The Tigers hope to have Cullen back by Jan. 1 and Manning will be out a minimum of two weeks.
And that makes this upcoming stretch interesting for the Tigers. They play Providence and Boston University this weekend and Air Force and Bemidji State next weekend. Those are four non-conference games the Tigers could use to rest some bodies.
But they also need to win the games, especially the ones this weekend, for potential Pairwise points later in the season. They would hate to be No. 13 when the No. 12 team is Providence or BU.
“On the one hand, you look at four non-conference games,” Owens said, “but on the other hand, Providence is about eighth in the country and BU is just lurking, they’re waiting to get on a roll.”
But the Tigers could be poised for another roll, too, especially if Peter Sejna stays hot.
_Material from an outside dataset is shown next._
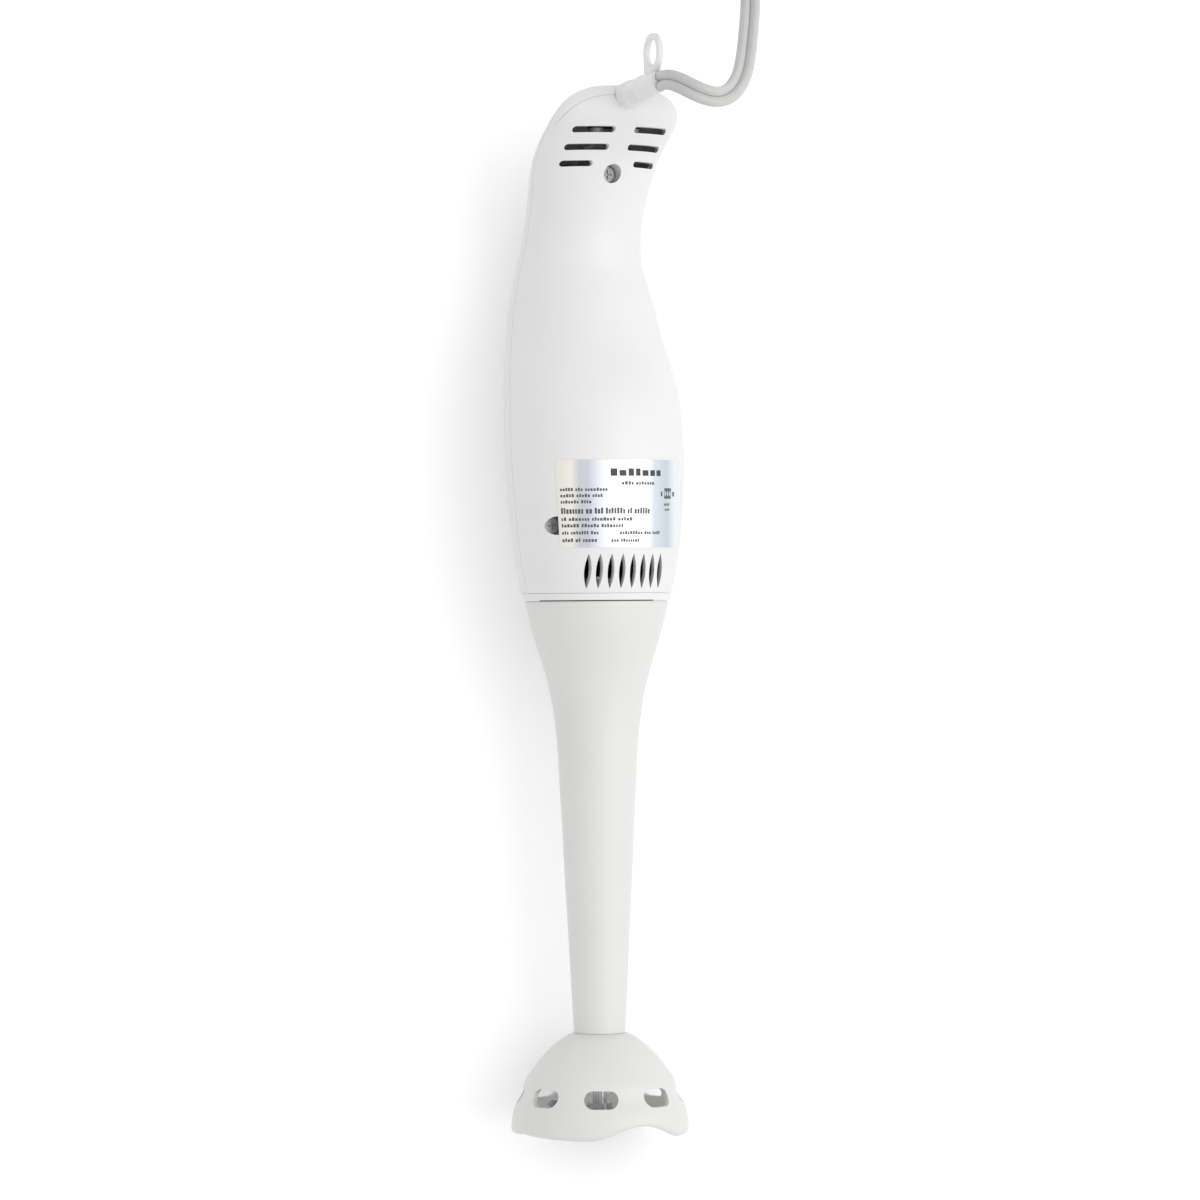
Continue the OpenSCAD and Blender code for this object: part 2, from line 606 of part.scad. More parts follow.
module hank_ties() on_surface() color([0.3, 0.3, 0.32]) for (s = [-1, 1])
    translate([hank_x + s * (hank_in + hank_out) / 2, hank_y + 55, 0])
        difference() {
            w = hank_out - hank_in + 1.4;
            translate([-w / 2, -4, 0]) cube([w, 8, cord_w + 2 * hank_lift]);
            translate([-w / 2 + 0.6, -5, hank_lift])
                cube([w - 1.2, 10, cord_w]);
        }

// Moulded two-blade plug: sleeve, body and blades, lying on the surface
plug_y = 476;
module plug_body() on_surface() color([0.93, 0.93, 0.91])
    translate([hank_x, plug_y, 8]) rotate([-90, 0, 0]) union() {
        cylinder(r1 = 4.2, r2 = 5.6, h = 14, $fn = 48);
        translate([0, 0, 13]) linear_extrude(23) {
            square([14, 15], center = true);
            square([20, 9], center = true);
            for (x = [-7, 7]) for (y = [-4.5, 4.5]) translate([x, y])
                circle(3, $fn = 32);
        }
    }

module plug_blades() on_surface() color([0.8, 0.78, 0.7])
    translate([hank_x, plug_y + 36, 8]) {
        translate([-6.35 - 0.75, 0, -3.2]) cube([1.5, 17, 6.4]);
        translate([6.35 - 0.75, 0, -3.9]) cube([1.5, 17, 7.8]);
    }

front_housing();
rear_housing();
base_ring();
rating_label();
housing_screws();
strain_relief();
hanging_loop();
cord_clamp();
clamp_screws();
internal_leads();
suppressor_capacitor();
switch_board();
switch_bodies();
stator_core();
field_coils();
lower_bracket();
upper_bracket();
lower_bearing();
upper_bearing();
motor_screws();
brush_holders();
carbon_brushes();
brush_springs();
button_low();
button_high();
motor_shaft();
armature_core();
armature_windings();
commutator();
cooling_fan();
drive_coupling();
leg_tube();
blade_guard();
upper_bush();
lower_bush();
shaft_seal();
thrust_washer();
drive_shaft();
driven_coupling();
blade();
blade_hub();
blade_nut();
mains_cord();
cord_hank();
cord_tail();
hank_ties();
plug_body();
plug_blades();
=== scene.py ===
import json
import math

import bmesh
import bpy
import numpy as np
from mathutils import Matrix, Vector


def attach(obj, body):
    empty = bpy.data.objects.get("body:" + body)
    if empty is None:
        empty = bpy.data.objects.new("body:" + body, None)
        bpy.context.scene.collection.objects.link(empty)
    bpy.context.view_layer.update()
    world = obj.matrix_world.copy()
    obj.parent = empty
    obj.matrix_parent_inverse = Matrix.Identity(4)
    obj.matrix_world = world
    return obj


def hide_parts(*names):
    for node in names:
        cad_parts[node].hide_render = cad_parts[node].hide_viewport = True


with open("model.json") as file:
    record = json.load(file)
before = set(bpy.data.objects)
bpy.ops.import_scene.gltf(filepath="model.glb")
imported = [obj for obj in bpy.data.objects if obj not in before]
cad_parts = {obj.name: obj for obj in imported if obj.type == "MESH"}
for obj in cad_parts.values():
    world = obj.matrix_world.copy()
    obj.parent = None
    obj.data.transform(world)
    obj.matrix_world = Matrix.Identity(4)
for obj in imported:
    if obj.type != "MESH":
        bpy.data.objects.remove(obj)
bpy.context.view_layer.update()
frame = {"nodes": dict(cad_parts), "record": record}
NODE = frame["nodes"]

# ---------------------------------------------------------------- the frame
ROLL, PITCH = math.radians(23), math.radians(1.015)
ORG = np.array([0.43, -186.64, 30.66])


def rot(axis, a):
    c, s = math.cos(a), math.sin(a)
    if axis == "x":
        return np.array([[1, 0, 0], [0, c, -s], [0, s, c]])
    return np.array([[c, -s, 0], [s, c, 0], [0, 0, 1]])


M = rot("x", PITCH) @ rot("x", -math.pi / 2) @ rot("z", math.pi + ROLL)


def L(p):
    """Blender's own upright frame in mm to the row frame in metres."""
    return (np.asarray(p, float) @ M.T + ORG) / 1000.0


def D(v):
    return M @ np.asarray(v, float)


# ---------------------------------------------------------------- camera
DIST = 1.75
cam_dir = D([math.sin(ROLL), math.cos(ROLL), 0])
up0 = D([0, 0, 1])
right0 = np.cross(up0, cam_dir)
ra = math.radians(0.4)
up = up0 * math.cos(ra) + right0 * math.sin(ra)
right = np.cross(up, cam_dir)
target = L([0, 0, 184.6]) + right0 * 0.0012
cd = bpy.data.cameras.new("camera")
cam = bpy.data.objects.new("camera", cd)
bpy.context.scene.collection.objects.link(cam)
cd.sensor_width = 36.0
cd.lens = 152.2
cd.clip_start, cd.clip_end = 0.05, 20
from mathutils import Matrix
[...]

The WCHA’s top-scoring rookie, has seven goals and nine assists this season and has assisted on three game-winning goals, including the winner last Saturday.
“He wasn’t picked to be first or second in the rookie balloting, which surprised me a bit because he led the USHL in scoring by 19 points,” Owens said. “I guess it doesn’t surprise me that he’s doing well. Maybe the fact, so well. But he’s an older kid and obviously an excellent player.
“With Mark Cullen out, he’s been forced to carry more of the scoring load.”
Hitting Their Stride
Once North Dakota got through the tough early part of its schedule, it could get down to business.
After starting shakily, the Sioux are 8-2-4, 7-2-1 in the WCHA and in the middle of things as usual.
“We had a tough start with the schedule and everything,” Blais said. “Just the circumstances of having three days of practice and having to fly to Michigan to play New Hampshire and Michigan, and having to go to Maine. That’s a real tough start. We played quite well even though they were good teams. I think we’re playing better now than we were then.”
A lot of that is due to the Sioux’s top line, which many people, Blais included, consider the best in the country right now. Jeff Panzer centers Bryan Lundbohm and Ryan Bayda.
Panzer leads the team with 29 points; Lundbohm has 16 goals, far and away leading the conference in that category; and Bayda has a nine-game point-scoring streak.
“I don’t see them tailing off because they can all skate and sink and grind. They’re all good hockey players,” Blais said. “If the officials are calling the obstruction and clutching and grabbing, they can outskate anyone. If they’re allowed to be hauled down and clutch-and-grabbed, they’re ineffective because they’re not 6-foot-2, 6-foot-3 where they can skate through that.”
News And Views
On The Docket
It’s tournament and nonconference time for WCHA teams this weekend. Minnesota and Wisconsin host the SBC College Hockey Showcase with Michigan and Michigan State.
Duluth and Minnesota State-Mankato play Vermont and New Hampshire in the Sheraton/Howard Bank Classic in Burlington, Vt.
But the most interesting pair of games may take place in Colorado Springs, Colo., where Colorado College hosts Providence on Friday and Boston University on Saturday. Can CC translate its success in the WCHA into nonconference wins?
On The Side
Apologies for the brevity of the column this week. Hey, even USCHO writers get some time off for Thanksgiving, don’t they?
Thanks for reading, and Happy Thanksgiving.